The climate “gamble” in the UK ♻️

Can a country’s response to climate change determine its economic future?

For institutional investors, the answer is a resounding yes.

With climate change threatening entire industries and portfolios, investors are increasingly concerned about how governments and businesses manage these risks.

the UK, a striking 75% of institutional investors have declared they’d increase their investments if climate risks were better managed.

The stakes are high, and so are the opportunities.

Climate risk spectrum: from extreme weather to slow onset events - World Economic Forum

Climate risks, investor concerns, and economic impact 🌱

Climate change brings two major risks for investors:

  • Physical risks: Damage to infrastructure and supply chains caused by extreme weather events like floods, droughts, and storms.

  • Transition risks: The potential devaluation of assets reliant on fossil fuels as the global economy shifts toward renewable energy and stricter emissions regulations.

Transition-Physical Risk Trade-Off in Climate Scenarios

A survey by think tank E3G reveals the depth of investor concern:

  • 82% of UK-based investors worry about the impact of climate risks on their portfolios.

  • 40% of these investors have already divested or reduced holdings to minimize exposure to climate-related risks.

The financial impact is staggering.

According to Carbon Tracker, over $1 trillion in oil and gas assets could become worthless if global climate targets are met.

However, the flipside is equally compelling—countries and businesses that proactively manage these risks stand to attract significant capital.

Policy action is crucial.

The UK government has introduced a requirement for financial institutions and major companies to publish transition plans, detailing how they’ll reduce emissions and manage climate risks. This transparency is a key driver of investor confidence, offering a roadmap for sustainable growth.

Why this matters?

For investors, understanding climate risk isn’t just a matter of ethics—it’s smart economics. Governments that tackle climate change head-on can create a stable environment for businesses and investors to thrive.

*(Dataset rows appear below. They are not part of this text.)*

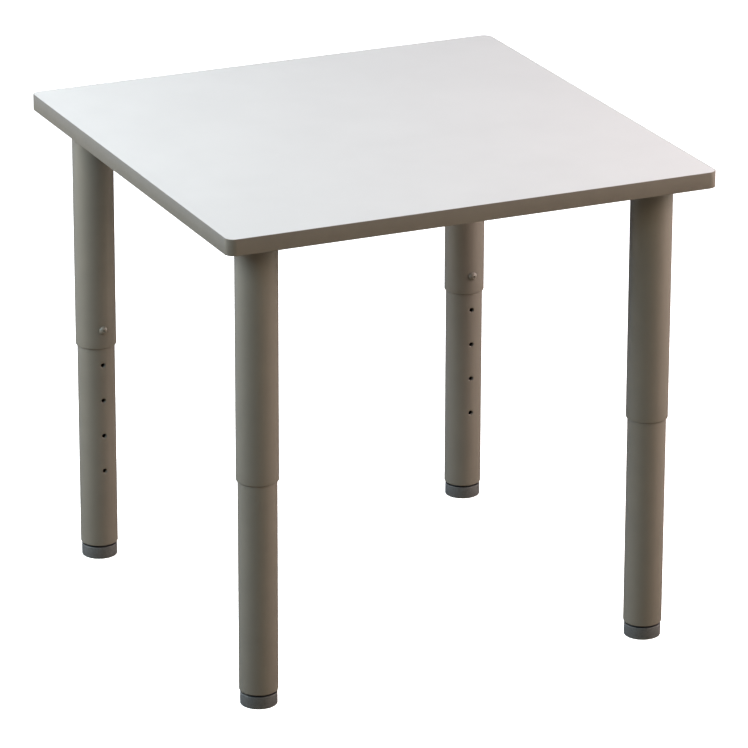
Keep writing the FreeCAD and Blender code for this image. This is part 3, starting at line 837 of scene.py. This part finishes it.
def soft_light(name, panel, azimuth, elevation, radiance):
    """A softbox or a lit wall that faces the legs, its brightness given for red, green and blue."""
    data = bpy.data.lights.new(name, "AREA")
    data.shape = "RECTANGLE"
    data.size, data.size_y, distance = panel
    data.energy = math.pi * data.size * data.size_y * max(radiance)
    data.color = [part / max(radiance) for part in radiance]
    light = bpy.data.objects.new(name, data)
    towards = aim(azimuth, elevation)
    light.location = Vector((0, 0, LIGHT_TARGET)) + towards * distance
    light.rotation_euler = (-towards).to_track_quat("-Z", "Y").to_euler()
    light.visible_camera = False
    bpy.context.scene.collection.objects.link(light)


def set_studio():
    """Softboxes at both sides, lit walls beyond, a glow low in front and white past the floor."""
    world = bpy.data.worlds.new("studio")
    world.use_nodes = True
    nodes, links = world.node_tree.nodes, world.node_tree.links
    along = nodes.new("ShaderNodeVectorMath")
    along.operation = "DOT_PRODUCT"
    along.inputs[1].default_value = aim(AWAY, GLOW_ELEVATION)
    links.new(nodes.new("ShaderNodeTexCoord").outputs["Generated"], along.inputs[0])
    spread = nodes.new("ShaderNodeMapRange")
    spread.inputs["From Min"].default_value = -1
    links.new(along.outputs["Value"], spread.inputs["Value"])
    ramp = nodes.new("ShaderNodeValToRGB")
    elements = ramp.color_ramp.elements
    while len(elements) < len(GLOW):
        elements.new(0.5)
    for element, (position, radiance) in zip(elements, GLOW):
        element.position = (position + 1) / 2
        element.color = (*radiance, 1)
    links.new(spread.outputs["Result"], ramp.inputs["Fac"])
    beyond = nodes.new("ShaderNodeMix")
    beyond.data_type = "RGBA"
    beyond.inputs["B"].default_value = (BACKDROP, BACKDROP, BACKDROP, 1)
    links.new(nodes.new("ShaderNodeLightPath").outputs["Is Camera Ray"], beyond.inputs["Factor"])
    links.new(ramp.outputs["Color"], beyond.inputs["A"])
    links.new(beyond.outputs["Result"], nodes["Background"].inputs["Color"])
    scene = bpy.context.scene
    scene.world = world
    scene.view_settings.view_transform = "Standard"
    for name, panel, turn, elevation, radiance in LIGHTS:
        soft_light(name, panel, AWAY + turn, elevation, radiance)


keep_nodes()
draw_top()
for corner_name, way_in in CORNERS:
    draw_tubes(corner_name, way_in)
    draw_lock_screw(corner_name, way_in)
    draw_foot(corner_name)
    draw_plate(corner_name)
set_camera()
set_floor()
set_studio()
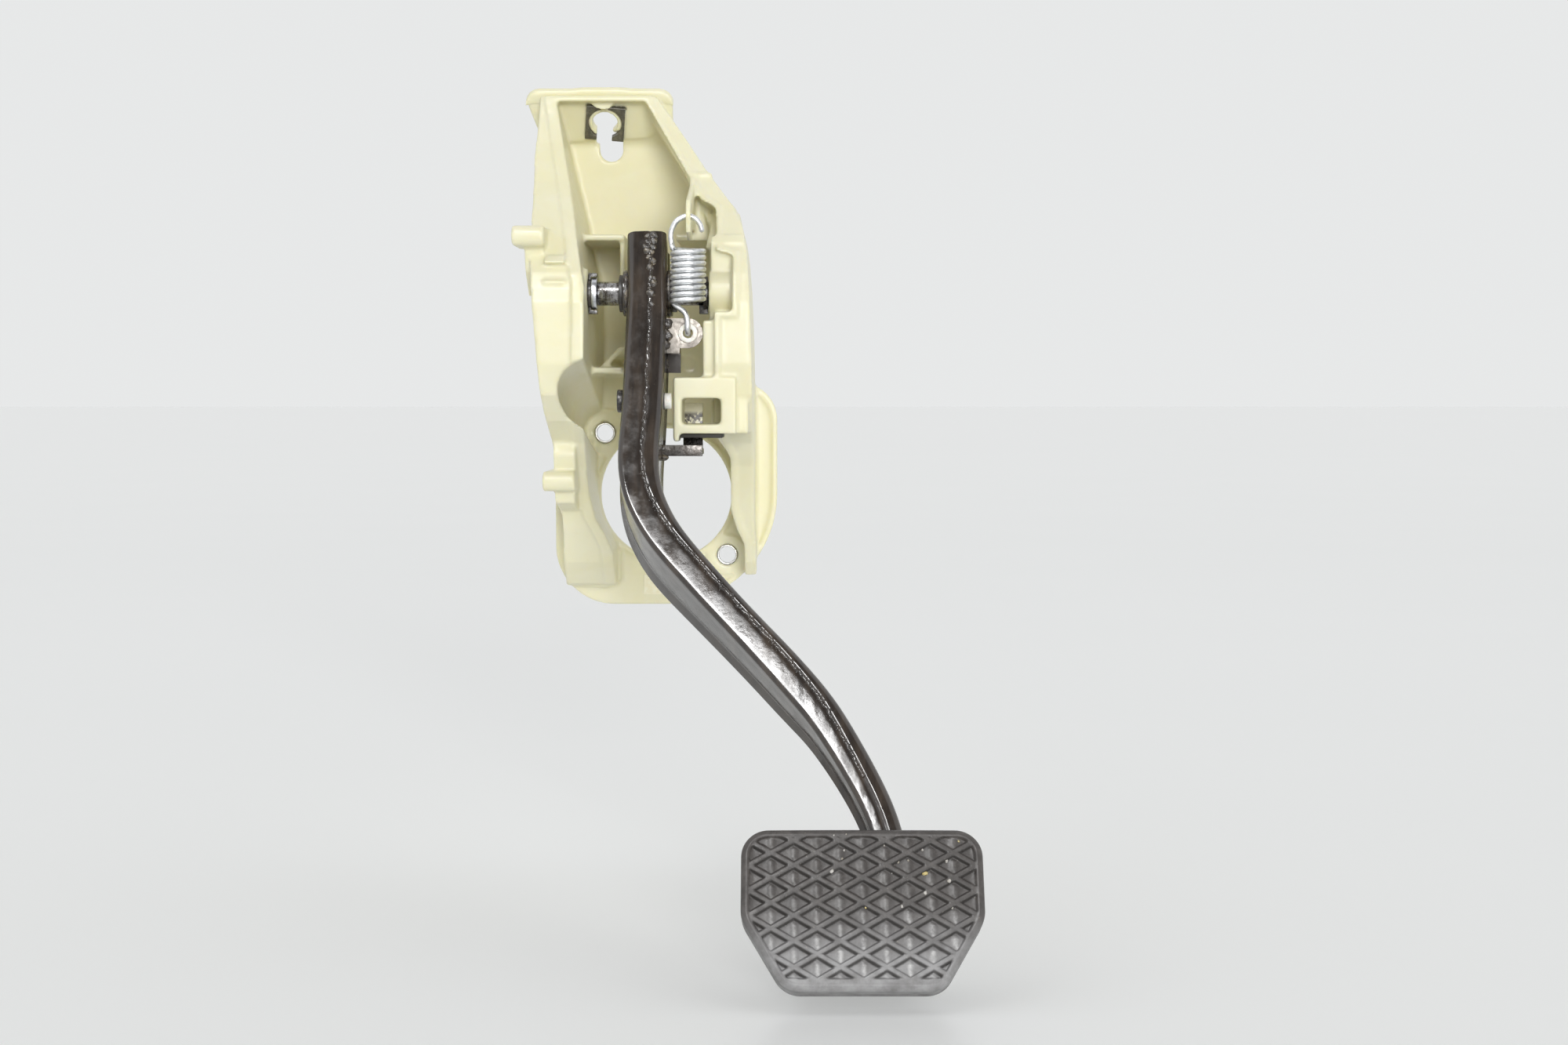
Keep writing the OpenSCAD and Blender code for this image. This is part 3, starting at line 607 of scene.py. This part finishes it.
# ------------------------------------------------------------------ small CAD pieces, rounded
for node, name, m, bev in (
    ("bolt_sleeve_upper", "upper_bolt_sleeve", steel, 0.25), ("bolt_sleeve_lower", "lower_bolt_sleeve", steel, 0.25),
    ("top_clamp_plate", "clamp_plate", clamp, 0.3), ("pivot_axle", "axle", axle_m, 0.0),
    ("axle_collar", "bright_collar", collar_m, 0.35), ("axle_clip", "spring_clip", clip_m, 0.3),
    ("axle_washer", "dark_washer", clip_m, 0.3), ("stop_buffer", "rest_buffer", buffer_m, 0.4),
    ("blank_label", "label_patch", label_m, 0.1), ("hub_tube", "hub", paintm, 0.5),
    ("bush_left", "left_bush", bush_m, 0.3), ("bush_right", "right_bush", bush_m, 0.3),
    ("pushrod_pin", "rod_pin", clip_m, 0.5), ("pushrod_sleeve", "rod_sleeve", white_m, 0.4),
    ("spring_lug", "lug", lug_m, 0.45), ("spring_eyelet", "eyelet", white_m, 0.35),
    ("switch_tab", "switch_strip", tab_m, 0.5), ("pad_plate", "foot_plate", paintm, 0.6),
):
    paint(cad_copy(node, name, bev), m)

# ------------------------------------------------------------------ pedal arm
ARM = [
    (-4, -26.5, 9.2), (-3.4, -9, 9.3), (-3, 8, 9.3), (-3.1, 24, 9.3), (-3.3, 40, 9.3), (-3.5, 62, 9.2),
    (-4.3, 78, 9.1), (-4.8, 91, 9.1), (-3.5, 102.6, 8.9), (-0.8, 112.0, 8.6), (4.0, 122.5, 8.3), (10.8, 133.1, 8.1),
    (19.4, 143.6, 7.9), (28.2, 154.2, 7.8), (36.6, 164.0, 7.7), (45.0, 173.6, 7.7), (55.5, 185.5, 7.9),
    (65.4, 197.3, 8.0), (73.1, 207.0, 7.8), (79.7, 216.8, 7.5), (88.5, 232.4, 7.1), (96.3, 247.9, 6.8),
    (101.7, 262.5, 6.6), (104.8, 279.9, 6.6), (107.0, 301.9, 6.6)]
REAR = [(-27, -12.5), (0, -12.5), (35, -14), (57, -17), (90, -23.5), (118, -29), (138, -27), (158, -22.5), (185, -19.5),
        (200, -18.0), (215, -13), (230, -8.5), (250, -6.5), (302, -5.3)]
line = catmull(ARM, 6)
K = np.ones(9) / 9
for col in range(3):
    padded = np.concatenate([2 * line[0, col] - line[4:0:-1, col], line[:, col], 2 * line[-1, col] - line[-2:-6:-1, col]])
    line[:, col] = np.convolve(padded, K, mode="valid")
HD = 12.45
seam = np.interp(line[:, 1], [0, 60, 94, 109, 131, 153, 185, 203, 212, 228, 242, 262, 300],
                 [1.6, 1.6, 1.5, 2.2, 3.3, 3.6, 3.2, 2.8, 1.9, 0.6, 0.0, 0.0, 0.0])
seam = np.convolve(np.pad(seam, 6, mode="edge"), np.ones(13) / 13, mode="valid")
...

In the UK, policies like mandatory transition plans and stable net-zero strategies are paving the way for a greener, more profitable future.

As a reader, here’s your takeaway: aligning your investments with climate-resilient businesses and regions can not only protect your portfolio but also position you to benefit from the accelerating shift toward a net-zero economy. Whether you’re a retail investor or a fund manager, the message is clear: managing climate risk isn’t just good for the planet—it’s good for your bottom line.